Locate the line that contains "if empty is", then copy it and all later lines of the data below exactly, through the last one.

** Begin SUPPLIED MATERIAL **

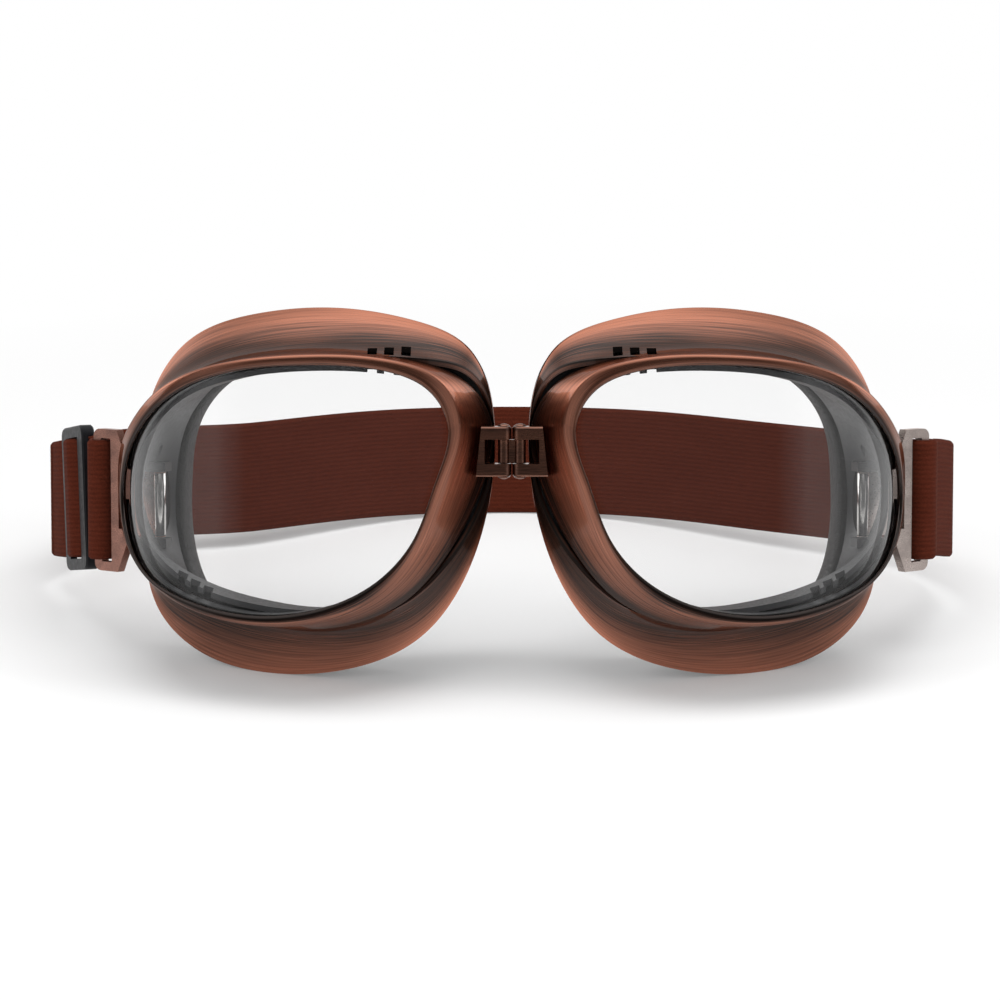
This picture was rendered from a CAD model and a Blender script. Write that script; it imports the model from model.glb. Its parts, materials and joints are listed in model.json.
import json
import math

import bpy
import numpy as np
from mathutils import Matrix, Vector


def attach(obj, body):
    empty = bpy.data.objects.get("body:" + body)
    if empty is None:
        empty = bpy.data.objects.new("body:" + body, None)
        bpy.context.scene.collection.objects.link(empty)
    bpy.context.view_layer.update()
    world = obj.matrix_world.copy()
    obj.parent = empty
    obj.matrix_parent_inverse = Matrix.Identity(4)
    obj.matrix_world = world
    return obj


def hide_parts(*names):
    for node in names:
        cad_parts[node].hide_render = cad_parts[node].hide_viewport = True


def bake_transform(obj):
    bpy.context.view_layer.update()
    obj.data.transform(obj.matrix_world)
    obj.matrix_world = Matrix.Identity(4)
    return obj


# The goggles are dressed in millimetres in three frames, one inside the other:
# the eyecup's own (X from nose to temple, Y behind the brim, Z up),
# the upright frame of the pair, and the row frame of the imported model, in metres.

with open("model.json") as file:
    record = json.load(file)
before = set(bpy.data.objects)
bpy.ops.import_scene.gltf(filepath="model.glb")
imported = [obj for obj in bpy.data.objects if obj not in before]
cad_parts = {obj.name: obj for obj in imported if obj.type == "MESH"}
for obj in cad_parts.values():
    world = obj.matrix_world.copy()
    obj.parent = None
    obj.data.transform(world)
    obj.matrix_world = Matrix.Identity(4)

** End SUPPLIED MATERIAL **

RESPONSE BELOW:
    if empty is None:
        empty = bpy.data.objects.new("body:" + body, None)
        bpy.context.scene.collection.objects.link(empty)
    bpy.context.view_layer.update()
    world = obj.matrix_world.copy()
    obj.parent = empty
    obj.matrix_parent_inverse = Matrix.Identity(4)
    obj.matrix_world = world
    return obj


def hide_parts(*names):
    for node in names:
        cad_parts[node].hide_render = cad_parts[node].hide_viewport = True


def bake_transform(obj):
    bpy.context.view_layer.update()
    obj.data.transform(obj.matrix_world)
    obj.matrix_world = Matrix.Identity(4)
    return obj


# The goggles are dressed in millimetres in three frames, one inside the other:
# the eyecup's own (X from nose to temple, Y behind the brim, Z up),
# the upright frame of the pair, and the row frame of the imported model, in metres.

with open("model.json") as file:
    record = json.load(file)
before = set(bpy.data.objects)
bpy.ops.import_scene.gltf(filepath="model.glb")
imported = [obj for obj in bpy.data.objects if obj not in before]
cad_parts = {obj.name: obj for obj in imported if obj.type == "MESH"}
for obj in cad_parts.values():
    world = obj.matrix_world.copy()
    obj.parent = None
    obj.data.transform(world)
    obj.matrix_world = Matrix.Identity(4)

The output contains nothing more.